Dès les premières images, on sent Mère et fils menacé par un des innombrables pièges tendus à ceux s’étant arrogé le pouvoir de la mise en scène de cinéma : l’outil à double tranchant du « parti pris formel ». Soit le décret que l’on va tourner le film tout entier de telle ou telle façon, suivant des principes esthétiques lisibles. Certes, des cinéastes ont offert des chefs d’œuvre sur la base de partis pris formels, parce que ceux-ci s’accordaient à une véritable vision du monde, à une position sincère vis-à-vis de ce qu’ils filmaient. Dans trop d’autres cas, en revanche, il ne s’agit que d’appliquer des principes pour des motifs plus distants, moins personnellement endossés, comme par soumission à un académisme se faisant passer pour une posture d’auteur. Le risque encouru est que, plutôt qu’un éclairage et une perspective sur ce qui est filmé, on n’obtienne que la mise en avant des partis pris eux-mêmes, de l’intrusion de la caméra et de ses visées auteuristes.
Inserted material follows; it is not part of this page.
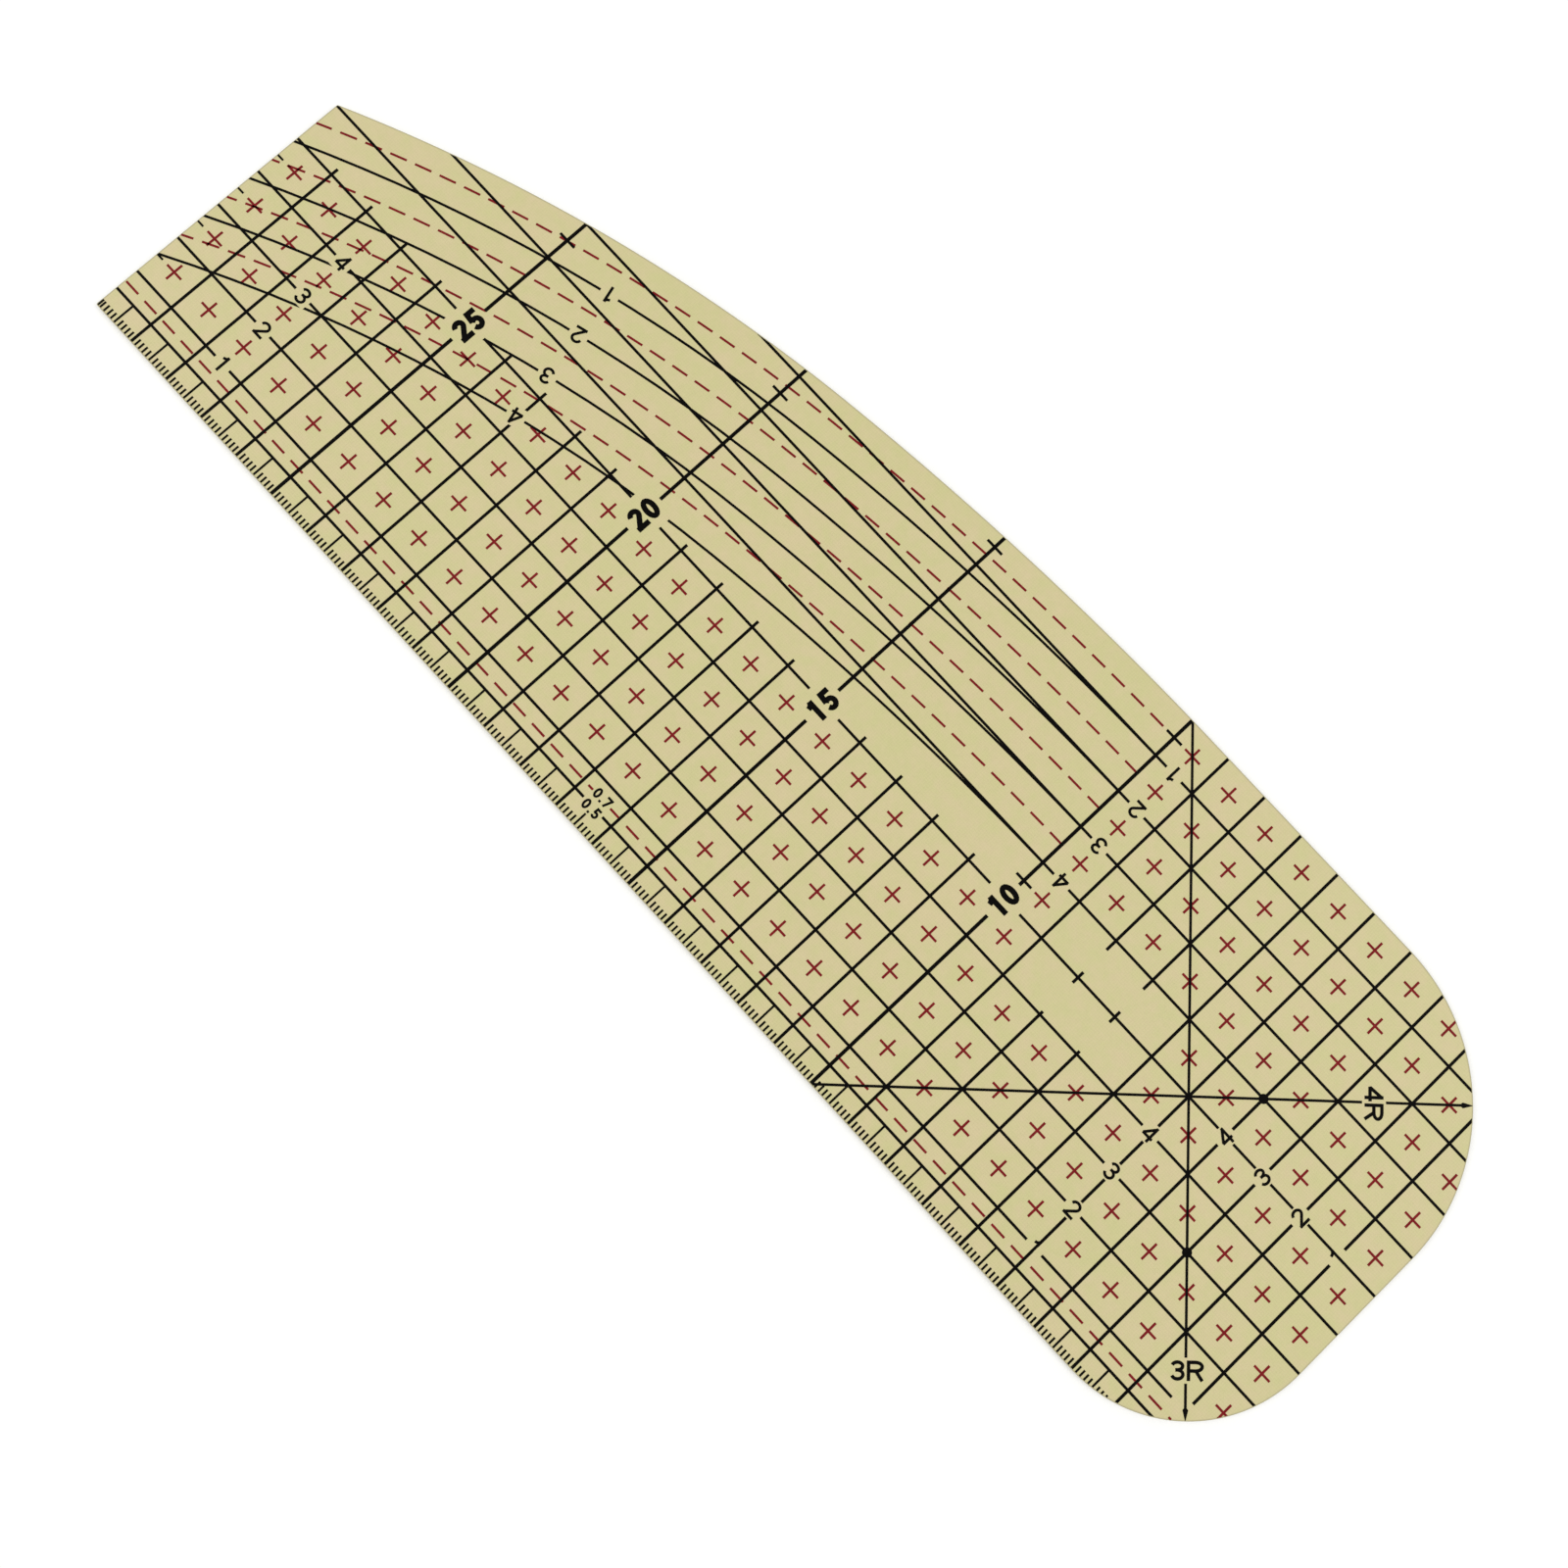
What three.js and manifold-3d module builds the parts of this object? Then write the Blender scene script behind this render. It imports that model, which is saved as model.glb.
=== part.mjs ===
// Quilting ruler: one flat die-cut sheet of heat-resistant laminate with a print on its top face.
// The black print is a centimetre grid with seam, hem, mitre and radius lines, and their numerals.
//
// Millimetres. The measuring edge is on the -Y side, the rounded head with the scale's zero is at
// +X, the narrow tail is at -X, and the printed face is up. The origin is under the sheet's middle.

import * as THREE from 'three';
import { mergeVertices } from 'three/addons/utils/BufferGeometryUtils.js';
import Module from 'manifold-3d';

const wasm = await Module();
wasm.setup();

// Sheet
const LENGTH = 300;
const WIDTH = 100;
const SHEET_THICKNESS = 1;
const LOWER_HEAD_RADIUS = 30;
const UPPER_HEAD_RADIUS = 40;

// Hem edge: straight from the head, then two tangent arcs that fall towards the tail
const HEM_CURVE_START = 95;
const FIRST_HEM_RADIUS = 703;
const FIRST_HEM_TURN = THREE.MathUtils.degToRad(7.8);
const SECOND_HEM_RADIUS = 362;

// Ink
const INK_THICKNESS = 0.05;
const BARE_RIM = 0.2;
const ROW_LINE = 0.53;
const COLUMN_LINE = 0.58;
const NUMBERED_LINE = 0.7;
const HEM_LINE = 0.49;
const DIAGONAL_LINE = 0.49;
const TICK_LINE = 0.41;

// The scale's unit, which its numerals count
const CENTIMETRE = 10;

// Grid, measured from the measuring edge (rows) and from the head (columns)
const SEAM_ROW = 5;
const BASE_ROW = 50;
const GRIDDED_HEAD = 90;
const NUMBERED_EVERY = 50;
const COLUMN_OVERSHOOT = 1.6;
const FIRST_ROW_HEAD_GAP = 13.6;
const FIRST_COLUMN_FOOT = 12;
const FIRST_HALF_TICK = 25;
const TAIL_TICK_LENGTH = 1.7;
const HALF_ROW_TICK_LENGTH = 4;
const HALF_ROW_TICKS = [
  { column: 100, row: 95 },
  { column: 100, row: 55 },
  { column: 150, row: 95 },
  { column: 200, row: 85 },
  { column: 250, row: 75 },
];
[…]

Mère et fils appartient à la seconde catégorie — sans être un des pires spécimens, mais non sans susciter quelque regret. Jamais on ne comprend vraiment pourquoi la caméra, portée à l’épaule (et frémissant, comme le veut la tradition, au moindre mouvement et même quand rien ne bouge devant elle), persiste à se coller si près des corps, au point qu’entre deux interlocuteurs elle s’en remet souvent au champ-contrechamp ou au balayage de l’espace entre eux. Les corps, les personnages, même filmés de si près, ne révèlent rien de plus, et l’idée de séparation entre eux (la plupart des rapports dans ce film sont conflictuels) ne s’en trouve que soulignée de façon grossière. Tout ce qui ressort de ce parti pris peu productif se résume à la proximité d’une caméra signalant sa présence et son agitation — le genre d’évidence dont on se passerait bien.
Intrusive
C’est d’autant plus regrettable que le réalisateur Călin Peter Netzer a un sujet véritablement poignant à filmer : Cornelia, le personnage principal porté par Luminița Gheorghiu (actrice remarquée dans quelques récents films qui nous sont parvenus de Roumanie, ceux de Puiu, Mungiu et Porumboiu). Mère et fils nous fait suivre les démarches de ce personnage pas des plus sympathiques, agissant pourtant pour une cause des plus touchantes : faire éviter la prison à son fils, qui a accidentellement tué un enfant au volant de sa voiture. Or en usant de tout son pouvoir de mère et de bourgeoise pour plier l’enquête à son avantage, invoquant le droit tout en en biaisant la lecture, intimidant plus ou moins insidieusement ceux qui l’entourent, elle ne fait, durant tout le film, qu’étaler sa névrose : son besoin pathologique d’exister aux yeux des autres, de s’imposer au milieu d’eux, d’être écoutée et satisfaite, au grand dam des institutions et de ses proches, y compris le fils qui ne se débat que pour trouver une issue à sa situation sans devoir subir la poigne de cette envahissante génitrice.
Si on suit sans ennui cette figure intimidante et l’évolution de cette relation mère-fils empoisonnée, il faut en créditer la qualité de l’interprétation et de l’écriture. Mais on ne peut s’empêcher de regretter que ces enjeux se jouent dans un récit ne semblant s’y intéresser qu’à distance, mené par un cinéaste qui, occupé à réciter son bréviaire du filmage vériste et proche des frémissements des êtres (ou qui se prétend tel), se contente d’enrober les performances dans un écrin un peu informe, avec une caméra qui les regarde moins qu’elle regarde ses propres mouvements, sa propre posture — comme si Netzer espérait que personnages et enjeux s’imposeraient d’eux-mêmes. Cette dernière attente ne serait pas un bien grand mal, si seulement les prétentions de mise en scène ne l’entravaient pas de cet écrin formaliste mou.